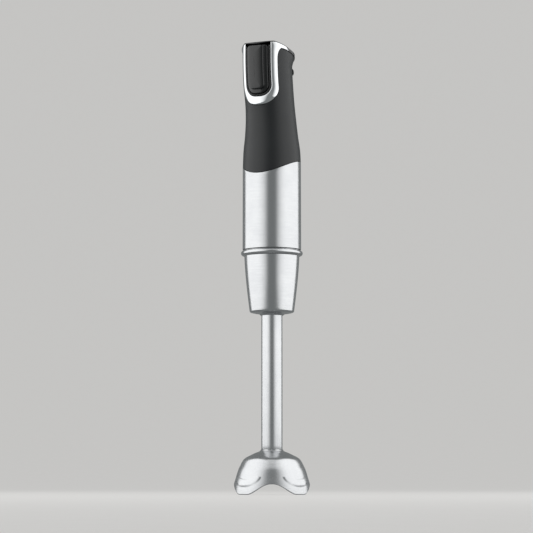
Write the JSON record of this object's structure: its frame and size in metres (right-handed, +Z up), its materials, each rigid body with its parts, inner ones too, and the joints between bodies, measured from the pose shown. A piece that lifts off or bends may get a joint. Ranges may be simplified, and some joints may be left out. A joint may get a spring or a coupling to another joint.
{
  "type": "immersion blender",
  "caption": "Hand-held immersion blender: motor unit with a soft grip and a chrome-framed trigger, and a pull-off steel foot whose bell guard covers a winged blade.",
  "frame": {"origin": "centre of the foot's rim, on the plane it stands on", "axes": "+Z up along the shaft towards the cord inlet, the trigger faces -Y"},
  "size_m": [0.0704, 0.0704, 0.4022],
  "materials": {
    "soft_grip": "soft-touch matt dark grey",
    "black_gloss": "polished black",
    "grey_rubber": "matt dark grey",
    "chrome": "bright mirror plating",
    "satin_steel": "satin stainless steel",
    "black_nylon": "moulded, matt",
    "grey_nylon": "moulded, matt",
    "lamination": "stacked steel sheet",
    "copper": "varnished copper wire and bars",
    "brass": "folded sheet",
    "bronze": "sintered bronze",
    "carbon": "pressed carbon",
    "board": "green lacquered board",
    "aluminium": "die-cast and extruded",
    "capacitor_yellow": "yellow moulded case",
    "bright_steel": "ground and polished"
  },
  "bodies": {
    "motor_unit": {"grip_sleeve": "soft_grip", "top_cap": "black_gloss", "cord_gland": "black_nylon", "trigger_bezel": "chrome", "trigger_gasket": "grey_rubber", "steel_sleeve": "satin_steel", "motor_housing": "grey_nylon", "spigot": "black_nylon", "snap_ring": "bright_steel", "stator_core": "lamination", "field_coil_front": "copper", "field_coil_rear": "copper", "stator_mount": "grey_rubber", "upper_bracket": "aluminium", "handle_frame": "grey_nylon", "trigger_pivot_pin": "bright_steel", "stator_screw_left": "bright_steel", "stator_screw_right": "bright_steel", "frame_screw_front": "bright_steel", "frame_screw_rear": "bright_steel", "brush_holder_front": "brass", "brush_holder_rear": "brass", "carbon_brush_front": "carbon", "carbon_brush_rear": "carbon", "brush_spring_front": "bright_steel", "brush_spring_rear": "bright_steel", "bearing_lower": "bright_steel", "bearing_upper": "bright_steel", "circuit_board": "board", "filter_capacitor": "capacitor_yellow", "triac_heat_sink": "aluminium", "trigger_spring": "bright_steel", "lock_spring": "bright_steel", "trigger_switch": "black_nylon", "lock_switch": "black_nylon"},
    "trigger": {"trigger": "black_gloss"},
    "plunger": {"switch_plunger": "grey_nylon"},
    "lock": {"lock_button": "black_nylon"},
    "rotor": {"armature_shaft": "bright_steel", "armature_core": "lamination", "armature_winding_lower": "copper", "armature_winding_upper": "copper", "commutator": "copper", "fan": "black_nylon", "drive_dog": "black_nylon"},
    "foot": {"foot_collar": "satin_steel", "collar_insert": "black_nylon", "foot_tube": "satin_steel", "bell_guard": "satin_steel", "bell_hub": "black_nylon", "foot_seal": "grey_rubber", "lower_bush": "bronze", "middle_guide": "grey_nylon", "upper_bush": "bronze"},
    "blade_shaft": {"drive_shaft": "bright_steel", "driven_coupling": "black_nylon", "blade": "bright_steel", "blade_nut": "bright_steel"}
  },
  "joints": [
    {"name": "trigger_press", "type": "hinge", "parent": "motor_unit", "child": "trigger", "pos_m": [0, -0.0195, 0.3592], "axis": [-1, 0, 0], "range_deg": [0, 4.5], "stiffness_Nm_per_rad": 0.6, "springref_deg": -2.86, "deforming": ["trigger_spring"]},
    {"name": "plunger_push", "type": "slide", "parent": "motor_unit", "child": "plunger", "axis": [0, 1, 0], "range_m": [0, 0.0012]},
    {"name": "lock_press", "type": "slide", "parent": "motor_unit", "child": "lock", "axis": [0, -1, 0], "range_m": [0, 0.0012], "stiffness_N_per_m": 400, "springref_m": -0.001, "deforming": ["lock_spring"]},
    {"name": "rotor_spin", "type": "hinge", "parent": "motor_unit", "child": "rotor", "pos_m": [0, 0, 0.246], "axis": [0, 0, 1], "continuous": true},
    {"name": "foot_pull_off", "type": "slide", "parent": "motor_unit", "child": "foot", "axis": [0, 0, -1], "range_m": [0, 0.04], "deforming": ["snap_ring"]},
    {"name": "blade_spin", "type": "hinge", "parent": "foot", "child": "blade_shaft", "pos_m": [0, 0, 0.1], "axis": [0, 0, 1], "continuous": true}
  ],
  "couplings": [
    {"joint": "plunger_push", "follows": "trigger_press", "m_per_rad": 0.015},
    {"joint": "blade_spin", "follows": "rotor_spin", "ratio": 1}
  ]
}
____
▶ Work required:
Nothing should be changed: write out all of the data as is.

▶ Task output:
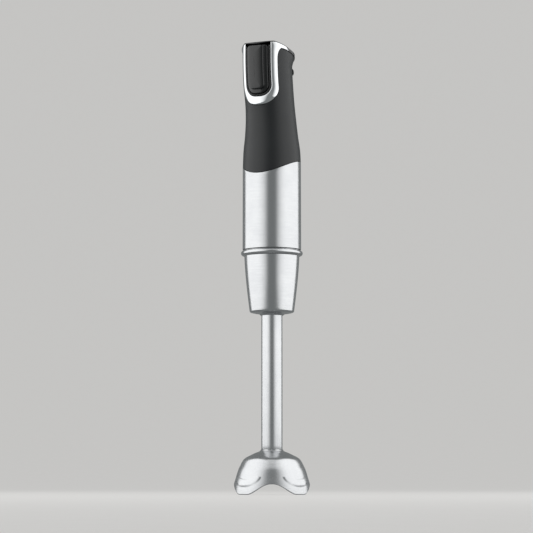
Write the JSON record of this object's structure: its frame and size in metres (right-handed, +Z up), its materials, each rigid body with its parts, inner ones too, and the joints between bodies, measured from the pose shown. A piece that lifts off or bends may get a joint. Ranges may be simplified, and some joints may be left out. A joint may get a spring or a coupling to another joint.
{
  "type": "immersion blender",
  "caption": "Hand-held immersion blender: motor unit with a soft grip and a chrome-framed trigger, and a pull-off steel foot whose bell guard covers a winged blade.",
  "frame": {"origin": "centre of the foot's rim, on the plane it stands on", "axes": "+Z up along the shaft towards the cord inlet, the trigger faces -Y"},
  "size_m": [0.0704, 0.0704, 0.4022],
  "materials": {
    "soft_grip": "soft-touch matt dark grey",
    "black_gloss": "polished black",
    "grey_rubber": "matt dark grey",
    "chrome": "bright mirror plating",
    "satin_steel": "satin stainless steel",
    "black_nylon": "moulded, matt",
    "grey_nylon": "moulded, matt",
    "lamination": "stacked steel sheet",
    "copper": "varnished copper wire and bars",
    "brass": "folded sheet",
    "bronze": "sintered bronze",
    "carbon": "pressed carbon",
    "board": "green lacquered board",
    "aluminium": "die-cast and extruded",
    "capacitor_yellow": "yellow moulded case",
    "bright_steel": "ground and polished"
  },
  "bodies": {
    "motor_unit": {"grip_sleeve": "soft_grip", "top_cap": "black_gloss", "cord_gland": "black_nylon", "trigger_bezel": "chrome", "trigger_gasket": "grey_rubber", "steel_sleeve": "satin_steel", "motor_housing": "grey_nylon", "spigot": "black_nylon", "snap_ring": "bright_steel", "stator_core": "lamination", "field_coil_front": "copper", "field_coil_rear": "copper", "stator_mount": "grey_rubber", "upper_bracket": "aluminium", "handle_frame": "grey_nylon", "trigger_pivot_pin": "bright_steel", "stator_screw_left": "bright_steel", "stator_screw_right": "bright_steel", "frame_screw_front": "bright_steel", "frame_screw_rear": "bright_steel", "brush_holder_front": "brass", "brush_holder_rear": "brass", "carbon_brush_front": "carbon", "carbon_brush_rear": "carbon", "brush_spring_front": "bright_steel", "brush_spring_rear": "bright_steel", "bearing_lower": "bright_steel", "bearing_upper": "bright_steel", "circuit_board": "board", "filter_capacitor": "capacitor_yellow", "triac_heat_sink": "aluminium", "trigger_spring": "bright_steel", "lock_spring": "bright_steel", "trigger_switch": "black_nylon", "lock_switch": "black_nylon"},
    "trigger": {"trigger": "black_gloss"},
    "plunger": {"switch_plunger": "grey_nylon"},
    "lock": {"lock_button": "black_nylon"},
    "rotor": {"armature_shaft": "bright_steel", "armature_core": "lamination", "armature_winding_lower": "copper", "armature_winding_upper": "copper", "commutator": "copper", "fan": "black_nylon", "drive_dog": "black_nylon"},
    "foot": {"foot_collar": "satin_steel", "collar_insert": "black_nylon", "foot_tube": "satin_steel", "bell_guard": "satin_steel", "bell_hub": "black_nylon", "foot_seal": "grey_rubber", "lower_bush": "bronze", "middle_guide": "grey_nylon", "upper_bush": "bronze"},
    "blade_shaft": {"drive_shaft": "bright_steel", "driven_coupling": "black_nylon", "blade": "bright_steel", "blade_nut": "bright_steel"}
  },
  "joints": [
    {"name": "trigger_press", "type": "hinge", "parent": "motor_unit", "child": "trigger", "pos_m": [0, -0.0195, 0.3592], "axis": [-1, 0, 0], "range_deg": [0, 4.5], "stiffness_Nm_per_rad": 0.6, "springref_deg": -2.86, "deforming": ["trigger_spring"]},
    {"name": "plunger_push", "type": "slide", "parent": "motor_unit", "child": "plunger", "axis": [0, 1, 0], "range_m": [0, 0.0012]},
    {"name": "lock_press", "type": "slide", "parent": "motor_unit", "child": "lock", "axis": [0, -1, 0], "range_m": [0, 0.0012], "stiffness_N_per_m": 400, "springref_m": -0.001, "deforming": ["lock_spring"]},
    {"name": "rotor_spin", "type": "hinge", "parent": "motor_unit", "child": "rotor", "pos_m": [0, 0, 0.246], "axis": [0, 0, 1], "continuous": true},
    {"name": "foot_pull_off", "type": "slide", "parent": "motor_unit", "child": "foot", "axis": [0, 0, -1], "range_m": [0, 0.04], "deforming": ["snap_ring"]},
    {"name": "blade_spin", "type": "hinge", "parent": "foot", "child": "blade_shaft", "pos_m": [0, 0, 0.1], "axis": [0, 0, 1], "continuous": true}
  ],
  "couplings": [
    {"joint": "plunger_push", "follows": "trigger_press", "m_per_rad": 0.015},
    {"joint": "blade_spin", "follows": "rotor_spin", "ratio": 1}
  ]
}